1957 erschien eine Hollywood-Verfilmung des Romans mit Ava Gardner als Lady Ashley. Dieser Film diente wiederum als Vorlage für eine zweiteilige TV-Miniserie mit demselben Titel. Mit Fiesta hob Hemingways Karriere als Schriftsteller ab. Bis heute gilt das Werk als sein bekanntester Roman. Nicht zuletzt das Thema der hoffnungslosen Nachkriegsgeneration hat viel Nachhall erfahren; so wurde Fiesta etwa während des Vietnamkriegs in den USA sehr beliebt.
Über den Autor
Ernest Hemingway ist nicht nur als einer der bedeutendsten und erfolgreichsten Schriftsteller des 20. Jahrhunderts bekannt, sondern auch wegen seines abenteuerlichen und teilweise glamourösen Lebens.
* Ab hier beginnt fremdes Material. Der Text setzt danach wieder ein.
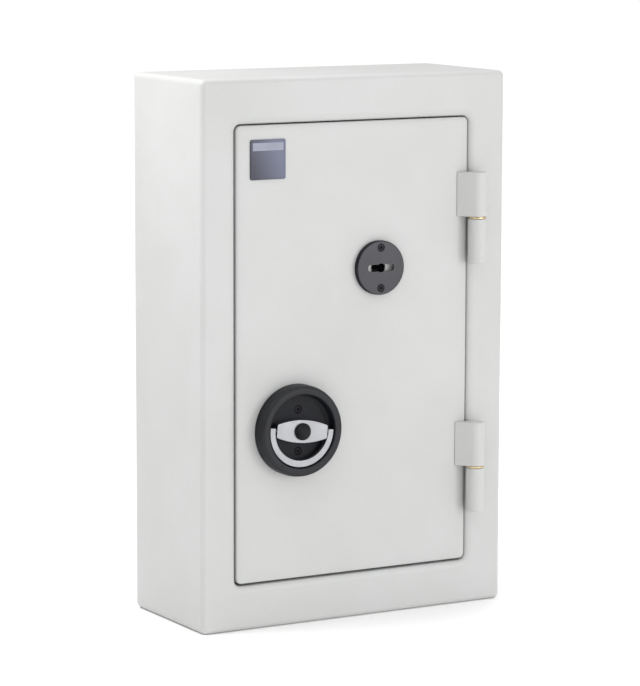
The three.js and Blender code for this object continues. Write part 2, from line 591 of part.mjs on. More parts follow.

Geboren am 21. Juli 1899 im amerikanischen Bundesstaat Illinois als Sohn eines Landarztes und einer Opernsängerin, lernt er schon als Kind von seinem naturbegeisterten Vater das Jagen und Angeln. Die Liebe zur Natur und das raubeinige Naturburschenimage, das er später kultiviert, rühren aus dieser Zeit. Seine berufliche Laufbahn beginnt er als Lokalreporter in Kansas City, und die Herkunft vom journalistischen, faktenorientierten Schreiben ist mitbestimmend für Hemingways typischen Stil. Am Ersten Weltkrieg nimmt er freiwillig als Sanitäter teil, nach dem Krieg schließt er sich in Paris einer Gruppe von Schriftstellern und Künstlern um Gertrude Stein an. Die Winter 1925 und 1926 verbringt er im österreichischen Montafontal, wo er den Roman The Sun Also Rises (Fiesta) schreibt, der 1926 erscheint und mit dem ihm sein literarischer Durchbruch gelingt. Hemingway bleibt auch Reporter und Kriegsberichterstatter, so im Griechisch-Türkischen Krieg 1922, im Spanischen Bürgerkrieg 1936–1939 und im Zweiten Weltkrieg. 1940 erscheint For Whom the Bell Tolls (Wem die Stunde schlägt). 1954 erhält er den Nobelpreis für die Novelle The Old Man and the Sea (Der alte Mann und das Meer, 1952). Hemingway sucht oft ganz bewusst die Nähe zu Gefahr, Abenteuer, Risiko; er liebt die Großwildjagd in Afrika und den Stierkampf und überlebt zwei Flugzeugabstürze. Seine Bücher schreibt er meist unter enormem psychischem Druck. Wie viele Schriftsteller seiner Zeit ist er alkoholkrank. Er sucht den Lebensgenuss in vollen Zügen, leidet aber auch unter Depressionen. Ernest Hemingway heiratet viermal und hat drei Söhne; die berühmteste Ehe ist die dritte mit Martha Gellhorn, einer ebenfalls bedeutenden Reporterin und Schriftstellerin. Mit ihr zusammen lebt er ab 1940 auf Kuba. In Idaho setzt Hemingway nach längerer Krankheit seinem Leben am 2. Juli 1961 durch einen Gewehrschuss selbst ein Ende – ähnlich wie bereits sein Vater und wie später seine Enkelin Margaux.